*EXERCISE PROMPT*.
Output the full material exactly as it appears here.

===== DATA SHOWN =====

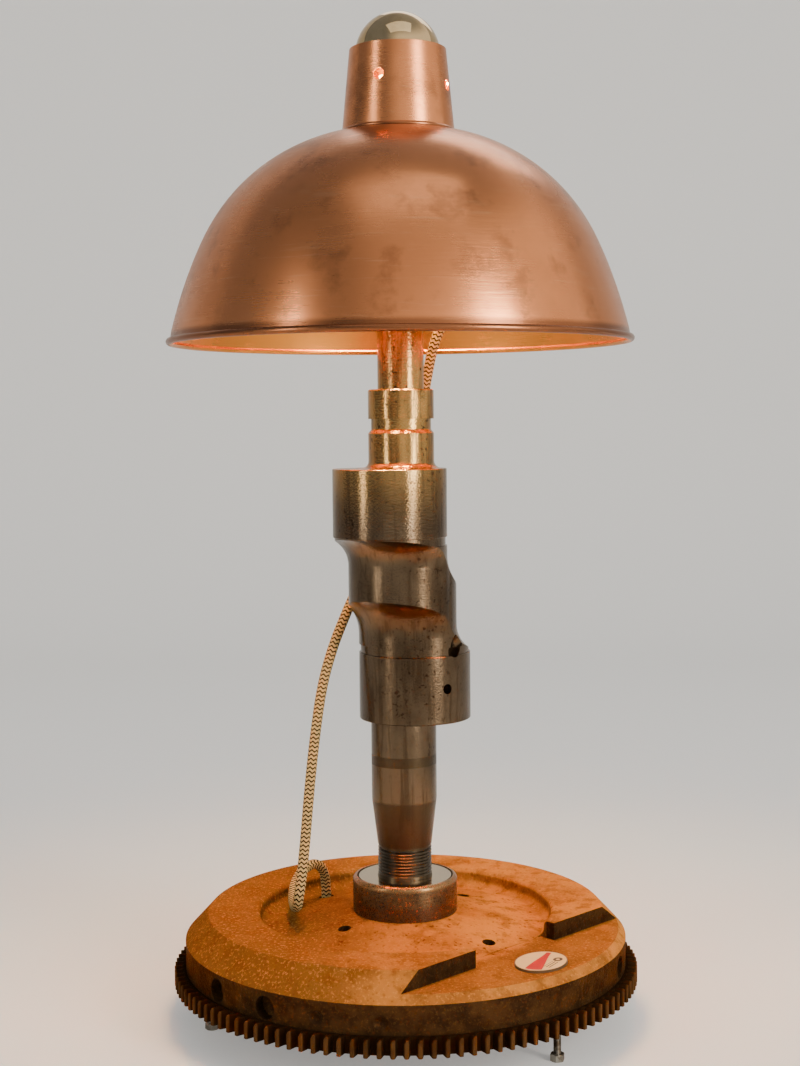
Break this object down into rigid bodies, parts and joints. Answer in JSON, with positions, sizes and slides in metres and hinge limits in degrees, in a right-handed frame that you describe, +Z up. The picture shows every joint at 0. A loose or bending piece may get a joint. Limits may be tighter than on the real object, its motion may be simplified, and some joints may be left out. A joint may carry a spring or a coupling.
{
  "type": "table lamp",
  "caption": "Table lamp made from engine parts: a flywheel with ring gear on bolt feet, an eccentric shaft as its column, a copper dome shade and a mirror-topped bulb.",
  "frame": {"origin": "middle of the standing face under the foot bolts, on the shaft's axis", "axes": "+Z up along the shaft, -Y towards the front, +X to the right"},
  "size_m": [0.305, 0.4439, 0.6528],
  "materials": {
    "cast_rust": "rusty under clear lacquer",
    "gear_steel": "oily and browned",
    "foot_steel": "zinc plated, dulled",
    "collar_steel": "brown lacquer",
    "disc_steel": "polished",
    "shaft_steel": "ground journals, forged web, brown lacquer",
    "badge_enamel": "printed and domed",
    "copper_sheet": "satin copper with patina",
    "rim_steel": "drawn wire",
    "holder_brass": "aged brass",
    "holder_ceramic": "glazed",
    "bulb_glass": "clear",
    "bulb_mirror": "mirrored",
    "cap_alloy": "satin",
    "bulb_black": "glossy",
    "filament": "glowing",
    "cord_textile": "braided, black and cream",
    "black_plastic": "moulded",
    "rocker_plastic": "moulded",
    "grommet_rubber": "moulded",
    "contact_metal": "nickel-plated"
  },
  "bodies": {
    "lamp": {"flywheel": "cast_rust", "ring_gear": "gear_steel", "foot_bolts": "foot_steel", "foot_lock_nuts": "foot_steel", "hub_collar": "collar_steel", "polished_disc": "disc_steel", "shaft_washer": "foot_steel", "shaft_nut": "foot_steel", "badge": "badge_enamel", "eccentric_shaft": "shaft_steel", "stem_plug": "holder_brass", "stem_tube": "holder_brass", "stem_nuts": "holder_brass", "holder_cap": "holder_brass", "cord_outlet": "holder_brass", "holder_sleeve": "holder_brass", "holder_insert": "holder_ceramic", "screw_shell": "contact_metal", "centre_contact": "contact_metal", "lower_shade_ring": "holder_brass", "upper_shade_ring": "holder_brass", "shade_spider": "copper_sheet", "shade_dome": "copper_sheet", "rim_wire": "rim_steel", "shade_neck": "copper_sheet", "bulb_glass": "bulb_glass", "bulb_mirror_crown": "bulb_mirror", "bulb_contact": "contact_metal", "bulb_insulator": "bulb_black", "bulb_cap": "cap_alloy", "bulb_stem": "bulb_glass", "bulb_filaments": "filament", "filament_carriers": "contact_metal", "cord_grommet": "grommet_rubber", "switch_lower_shell": "black_plastic", "switch_upper_shell": "black_plastic", "switch_screws": "foot_steel", "switch_terminals": "contact_metal", "plug_body": "black_plastic", "plug_pins": "contact_metal", "plug_earth_clips": "contact_metal", "cord_upper": "cord_textile", "cord_lower": "cord_textile", "cord_middle": "cord_textile", "cord_coil": "cord_textile", "cord_tail": "cord_textile"},
    "rocker": {"switch_rocker": "rocker_plastic"}
  },
  "joints": [
    {"name": "switch_rocker_tilt", "type": "hinge", "parent": "lamp", "child": "rocker", "pos_m": [-0.1, 0.203, 0.0161], "axis": [1, 0, 0], "range_deg": [-16, 0]}
  ]
}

=====

*WRITTEN ANSWER*.
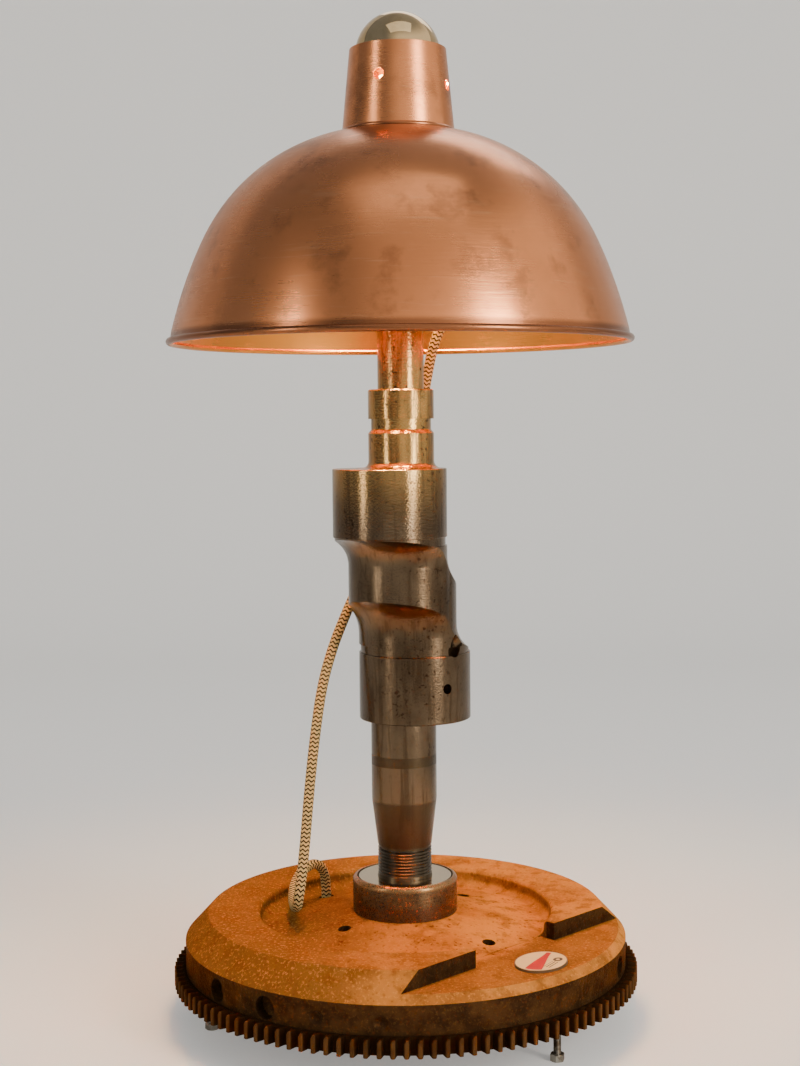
Break this object down into rigid bodies, parts and joints. Answer in JSON, with positions, sizes and slides in metres and hinge limits in degrees, in a right-handed frame that you describe, +Z up. The picture shows every joint at 0. A loose or bending piece may get a joint. Limits may be tighter than on the real object, its motion may be simplified, and some joints may be left out. A joint may carry a spring or a coupling.
{
  "type": "table lamp",
  "caption": "Table lamp made from engine parts: a flywheel with ring gear on bolt feet, an eccentric shaft as its column, a copper dome shade and a mirror-topped bulb.",
  "frame": {"origin": "middle of the standing face under the foot bolts, on the shaft's axis", "axes": "+Z up along the shaft, -Y towards the front, +X to the right"},
  "size_m": [0.305, 0.4439, 0.6528],
  "materials": {
    "cast_rust": "rusty under clear lacquer",
    "gear_steel": "oily and browned",
    "foot_steel": "zinc plated, dulled",
    "collar_steel": "brown lacquer",
    "disc_steel": "polished",
    "shaft_steel": "ground journals, forged web, brown lacquer",
    "badge_enamel": "printed and domed",
    "copper_sheet": "satin copper with patina",
    "rim_steel": "drawn wire",
    "holder_brass": "aged brass",
    "holder_ceramic": "glazed",
    "bulb_glass": "clear",
    "bulb_mirror": "mirrored",
    "cap_alloy": "satin",
    "bulb_black": "glossy",
    "filament": "glowing",
    "cord_textile": "braided, black and cream",
    "black_plastic": "moulded",
    "rocker_plastic": "moulded",
    "grommet_rubber": "moulded",
    "contact_metal": "nickel-plated"
  },
  "bodies": {
    "lamp": {"flywheel": "cast_rust", "ring_gear": "gear_steel", "foot_bolts": "foot_steel", "foot_lock_nuts": "foot_steel", "hub_collar": "collar_steel", "polished_disc": "disc_steel", "shaft_washer": "foot_steel", "shaft_nut": "foot_steel", "badge": "badge_enamel", "eccentric_shaft": "shaft_steel", "stem_plug": "holder_brass", "stem_tube": "holder_brass", "stem_nuts": "holder_brass", "holder_cap": "holder_brass", "cord_outlet": "holder_brass", "holder_sleeve": "holder_brass", "holder_insert": "holder_ceramic", "screw_shell": "contact_metal", "centre_contact": "contact_metal", "lower_shade_ring": "holder_brass", "upper_shade_ring": "holder_brass", "shade_spider": "copper_sheet", "shade_dome": "copper_sheet", "rim_wire": "rim_steel", "shade_neck": "copper_sheet", "bulb_glass": "bulb_glass", "bulb_mirror_crown": "bulb_mirror", "bulb_contact": "contact_metal", "bulb_insulator": "bulb_black", "bulb_cap": "cap_alloy", "bulb_stem": "bulb_glass", "bulb_filaments": "filament", "filament_carriers": "contact_metal", "cord_grommet": "grommet_rubber", "switch_lower_shell": "black_plastic", "switch_upper_shell": "black_plastic", "switch_screws": "foot_steel", "switch_terminals": "contact_metal", "plug_body": "black_plastic", "plug_pins": "contact_metal", "plug_earth_clips": "contact_metal", "cord_upper": "cord_textile", "cord_lower": "cord_textile", "cord_middle": "cord_textile", "cord_coil": "cord_textile", "cord_tail": "cord_textile"},
    "rocker": {"switch_rocker": "rocker_plastic"}
  },
  "joints": [
    {"name": "switch_rocker_tilt", "type": "hinge", "parent": "lamp", "child": "rocker", "pos_m": [-0.1, 0.203, 0.0161], "axis": [1, 0, 0], "range_deg": [-16, 0]}
  ]
}